··· MATERIAL SUPPLIED

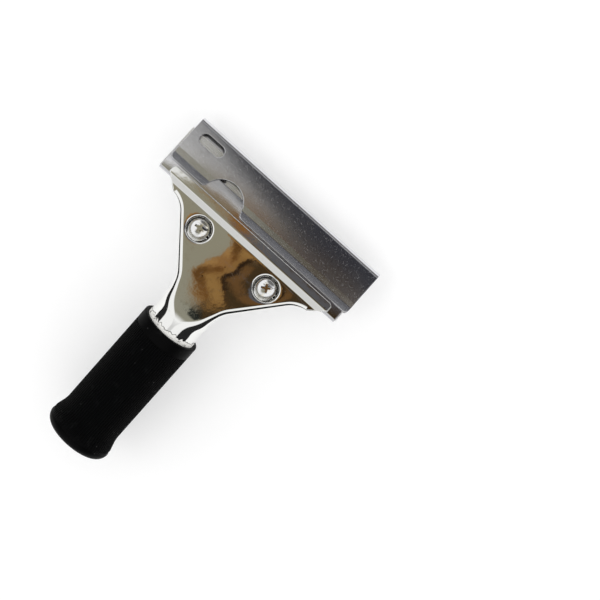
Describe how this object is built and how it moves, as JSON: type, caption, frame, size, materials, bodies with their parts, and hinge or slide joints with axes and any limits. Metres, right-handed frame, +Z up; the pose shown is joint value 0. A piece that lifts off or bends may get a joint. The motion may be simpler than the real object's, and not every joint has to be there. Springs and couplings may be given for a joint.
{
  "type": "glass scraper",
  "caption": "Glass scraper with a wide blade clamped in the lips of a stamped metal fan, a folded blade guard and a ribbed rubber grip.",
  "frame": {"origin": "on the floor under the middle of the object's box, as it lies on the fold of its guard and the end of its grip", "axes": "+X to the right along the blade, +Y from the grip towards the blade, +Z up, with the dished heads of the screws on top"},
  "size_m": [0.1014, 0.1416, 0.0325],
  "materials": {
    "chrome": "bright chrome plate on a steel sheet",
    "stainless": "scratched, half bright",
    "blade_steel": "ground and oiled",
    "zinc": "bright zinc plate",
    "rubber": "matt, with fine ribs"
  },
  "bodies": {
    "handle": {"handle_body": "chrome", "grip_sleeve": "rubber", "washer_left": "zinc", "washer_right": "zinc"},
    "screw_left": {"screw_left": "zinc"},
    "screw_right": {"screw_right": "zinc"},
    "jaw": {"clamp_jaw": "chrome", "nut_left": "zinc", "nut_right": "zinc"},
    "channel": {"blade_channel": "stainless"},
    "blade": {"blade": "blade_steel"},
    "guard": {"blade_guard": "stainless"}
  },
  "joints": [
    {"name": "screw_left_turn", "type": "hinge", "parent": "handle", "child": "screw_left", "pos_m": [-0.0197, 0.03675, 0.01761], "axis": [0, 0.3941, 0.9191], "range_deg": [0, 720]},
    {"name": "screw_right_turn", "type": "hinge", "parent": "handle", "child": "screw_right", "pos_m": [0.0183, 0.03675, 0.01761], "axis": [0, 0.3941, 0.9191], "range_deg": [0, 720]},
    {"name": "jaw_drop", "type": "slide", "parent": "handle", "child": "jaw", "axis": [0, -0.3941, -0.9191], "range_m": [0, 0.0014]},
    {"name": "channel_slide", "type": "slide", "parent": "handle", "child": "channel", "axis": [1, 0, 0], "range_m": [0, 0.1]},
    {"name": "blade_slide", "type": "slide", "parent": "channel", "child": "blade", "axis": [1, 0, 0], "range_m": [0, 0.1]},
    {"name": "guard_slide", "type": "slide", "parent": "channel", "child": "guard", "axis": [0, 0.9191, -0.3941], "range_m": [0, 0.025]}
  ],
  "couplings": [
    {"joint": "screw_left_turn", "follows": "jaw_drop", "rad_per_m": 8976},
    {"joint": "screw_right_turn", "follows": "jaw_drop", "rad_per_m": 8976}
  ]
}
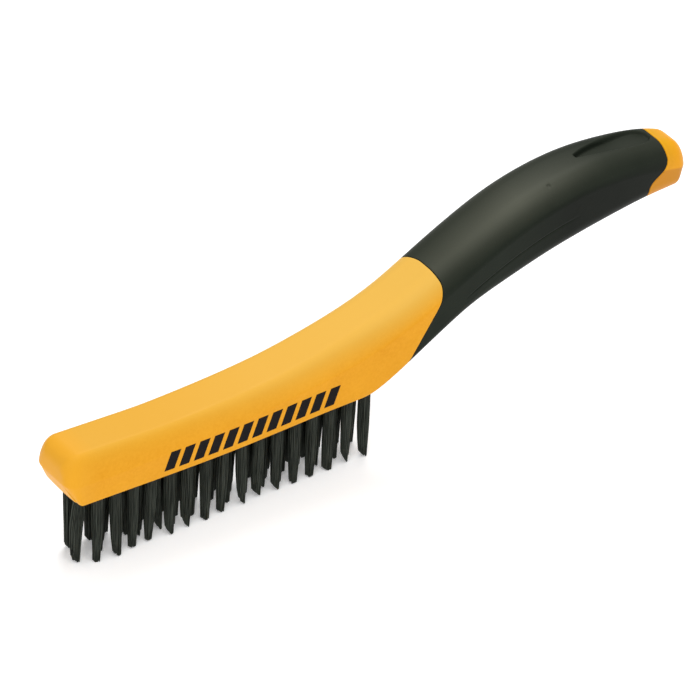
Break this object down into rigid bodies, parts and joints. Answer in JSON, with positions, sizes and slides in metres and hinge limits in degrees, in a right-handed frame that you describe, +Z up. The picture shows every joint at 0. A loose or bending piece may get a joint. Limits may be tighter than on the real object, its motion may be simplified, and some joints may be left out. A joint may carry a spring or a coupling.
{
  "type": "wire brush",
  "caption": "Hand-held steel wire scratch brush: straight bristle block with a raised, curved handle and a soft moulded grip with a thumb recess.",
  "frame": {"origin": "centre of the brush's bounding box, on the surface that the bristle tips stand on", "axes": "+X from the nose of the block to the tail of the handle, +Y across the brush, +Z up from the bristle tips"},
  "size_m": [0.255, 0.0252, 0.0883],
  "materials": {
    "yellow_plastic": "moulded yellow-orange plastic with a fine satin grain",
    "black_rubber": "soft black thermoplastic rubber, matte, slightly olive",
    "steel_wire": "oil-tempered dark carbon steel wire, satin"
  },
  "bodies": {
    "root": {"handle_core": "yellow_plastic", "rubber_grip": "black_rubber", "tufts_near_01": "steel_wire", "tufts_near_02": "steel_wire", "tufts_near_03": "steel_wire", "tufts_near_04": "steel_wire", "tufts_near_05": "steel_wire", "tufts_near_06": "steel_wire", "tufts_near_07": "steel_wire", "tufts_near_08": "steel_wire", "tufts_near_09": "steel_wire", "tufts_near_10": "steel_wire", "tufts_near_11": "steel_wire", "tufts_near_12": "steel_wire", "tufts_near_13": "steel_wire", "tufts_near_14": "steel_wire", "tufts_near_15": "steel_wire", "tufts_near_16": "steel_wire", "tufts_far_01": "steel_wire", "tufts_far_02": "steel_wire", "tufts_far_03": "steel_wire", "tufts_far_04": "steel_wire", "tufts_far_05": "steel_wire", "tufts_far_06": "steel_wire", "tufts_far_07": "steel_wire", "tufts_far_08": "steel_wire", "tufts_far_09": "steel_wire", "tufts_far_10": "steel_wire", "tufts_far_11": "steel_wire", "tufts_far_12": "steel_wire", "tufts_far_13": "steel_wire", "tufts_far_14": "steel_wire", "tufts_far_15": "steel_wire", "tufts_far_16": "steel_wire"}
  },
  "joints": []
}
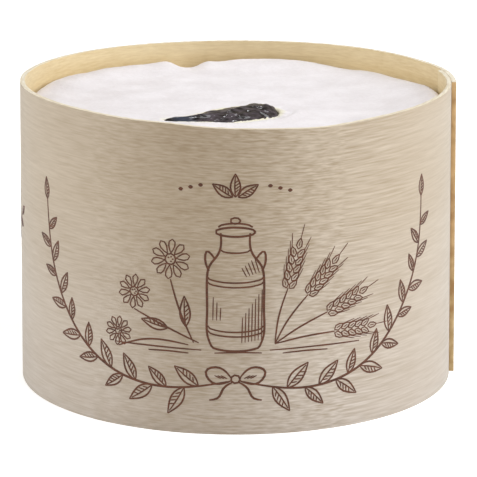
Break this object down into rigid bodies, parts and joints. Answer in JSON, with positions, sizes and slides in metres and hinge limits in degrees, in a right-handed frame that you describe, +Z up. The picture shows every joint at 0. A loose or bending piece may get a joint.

······

EXERCISE DESCRIPTION:
Extract every line above exactly as it stands.

EXERCISE SOLUTION:
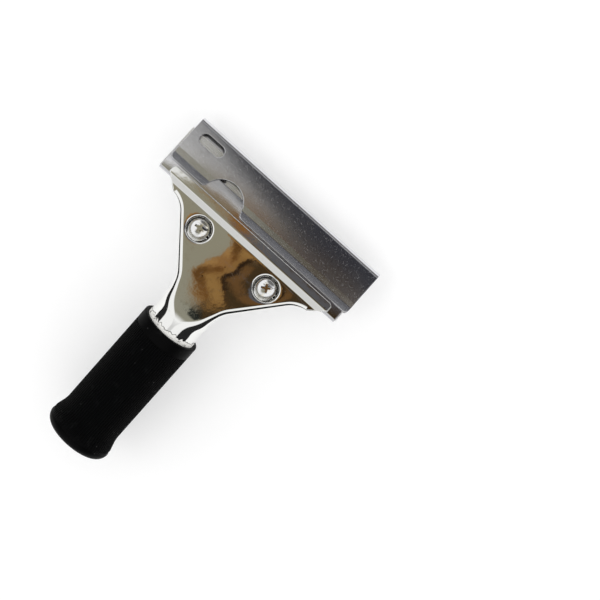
Describe how this object is built and how it moves, as JSON: type, caption, frame, size, materials, bodies with their parts, and hinge or slide joints with axes and any limits. Metres, right-handed frame, +Z up; the pose shown is joint value 0. A piece that lifts off or bends may get a joint. The motion may be simpler than the real object's, and not every joint has to be there. Springs and couplings may be given for a joint.
{
  "type": "glass scraper",
  "caption": "Glass scraper with a wide blade clamped in the lips of a stamped metal fan, a folded blade guard and a ribbed rubber grip.",
  "frame": {"origin": "on the floor under the middle of the object's box, as it lies on the fold of its guard and the end of its grip", "axes": "+X to the right along the blade, +Y from the grip towards the blade, +Z up, with the dished heads of the screws on top"},
  "size_m": [0.1014, 0.1416, 0.0325],
  "materials": {
    "chrome": "bright chrome plate on a steel sheet",
    "stainless": "scratched, half bright",
    "blade_steel": "ground and oiled",
    "zinc": "bright zinc plate",
    "rubber": "matt, with fine ribs"
  },
  "bodies": {
    "handle": {"handle_body": "chrome", "grip_sleeve": "rubber", "washer_left": "zinc", "washer_right": "zinc"},
    "screw_left": {"screw_left": "zinc"},
    "screw_right": {"screw_right": "zinc"},
    "jaw": {"clamp_jaw": "chrome", "nut_left": "zinc", "nut_right": "zinc"},
    "channel": {"blade_channel": "stainless"},
    "blade": {"blade": "blade_steel"},
    "guard": {"blade_guard": "stainless"}
  },
  "joints": [
    {"name": "screw_left_turn", "type": "hinge", "parent": "handle", "child": "screw_left", "pos_m": [-0.0197, 0.03675, 0.01761], "axis": [0, 0.3941, 0.9191], "range_deg": [0, 720]},
    {"name": "screw_right_turn", "type": "hinge", "parent": "handle", "child": "screw_right", "pos_m": [0.0183, 0.03675, 0.01761], "axis": [0, 0.3941, 0.9191], "range_deg": [0, 720]},
    {"name": "jaw_drop", "type": "slide", "parent": "handle", "child": "jaw", "axis": [0, -0.3941, -0.9191], "range_m": [0, 0.0014]},
    {"name": "channel_slide", "type": "slide", "parent": "handle", "child": "channel", "axis": [1, 0, 0], "range_m": [0, 0.1]},
    {"name": "blade_slide", "type": "slide", "parent": "channel", "child": "blade", "axis": [1, 0, 0], "range_m": [0, 0.1]},
    {"name": "guard_slide", "type": "slide", "parent": "channel", "child": "guard", "axis": [0, 0.9191, -0.3941], "range_m": [0, 0.025]}
  ],
  "couplings": [
    {"joint": "screw_left_turn", "follows": "jaw_drop", "rad_per_m": 8976},
    {"joint": "screw_right_turn", "follows": "jaw_drop", "rad_per_m": 8976}
  ]
}
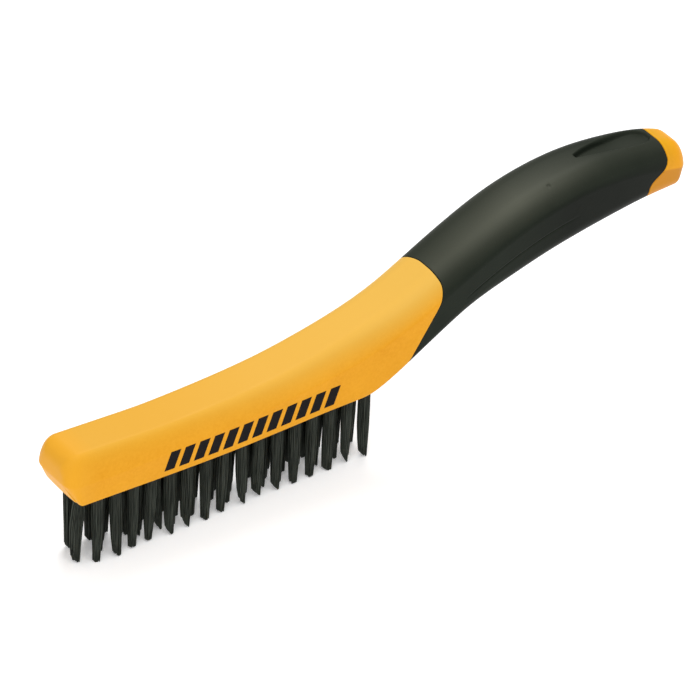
Break this object down into rigid bodies, parts and joints. Answer in JSON, with positions, sizes and slides in metres and hinge limits in degrees, in a right-handed frame that you describe, +Z up. The picture shows every joint at 0. A loose or bending piece may get a joint. Limits may be tighter than on the real object, its motion may be simplified, and some joints may be left out. A joint may carry a spring or a coupling.
{
  "type": "wire brush",
  "caption": "Hand-held steel wire scratch brush: straight bristle block with a raised, curved handle and a soft moulded grip with a thumb recess.",
  "frame": {"origin": "centre of the brush's bounding box, on the surface that the bristle tips stand on", "axes": "+X from the nose of the block to the tail of the handle, +Y across the brush, +Z up from the bristle tips"},
  "size_m": [0.255, 0.0252, 0.0883],
  "materials": {
    "yellow_plastic": "moulded yellow-orange plastic with a fine satin grain",
    "black_rubber": "soft black thermoplastic rubber, matte, slightly olive",
    "steel_wire": "oil-tempered dark carbon steel wire, satin"
  },
  "bodies": {
    "root": {"handle_core": "yellow_plastic", "rubber_grip": "black_rubber", "tufts_near_01": "steel_wire", "tufts_near_02": "steel_wire", "tufts_near_03": "steel_wire", "tufts_near_04": "steel_wire", "tufts_near_05": "steel_wire", "tufts_near_06": "steel_wire", "tufts_near_07": "steel_wire", "tufts_near_08": "steel_wire", "tufts_near_09": "steel_wire", "tufts_near_10": "steel_wire", "tufts_near_11": "steel_wire", "tufts_near_12": "steel_wire", "tufts_near_13": "steel_wire", "tufts_near_14": "steel_wire", "tufts_near_15": "steel_wire", "tufts_near_16": "steel_wire", "tufts_far_01": "steel_wire", "tufts_far_02": "steel_wire", "tufts_far_03": "steel_wire", "tufts_far_04": "steel_wire", "tufts_far_05": "steel_wire", "tufts_far_06": "steel_wire", "tufts_far_07": "steel_wire", "tufts_far_08": "steel_wire", "tufts_far_09": "steel_wire", "tufts_far_10": "steel_wire", "tufts_far_11": "steel_wire", "tufts_far_12": "steel_wire", "tufts_far_13": "steel_wire", "tufts_far_14": "steel_wire", "tufts_far_15": "steel_wire", "tufts_far_16": "steel_wire"}
  },
  "joints": []
}
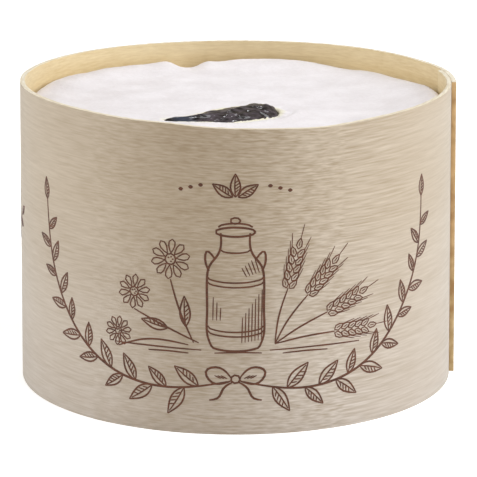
Break this object down into rigid bodies, parts and joints. Answer in JSON, with positions, sizes and slides in metres and hinge limits in degrees, in a right-handed frame that you describe, +Z up. The picture shows every joint at 0. A loose or bending piece may get a joint.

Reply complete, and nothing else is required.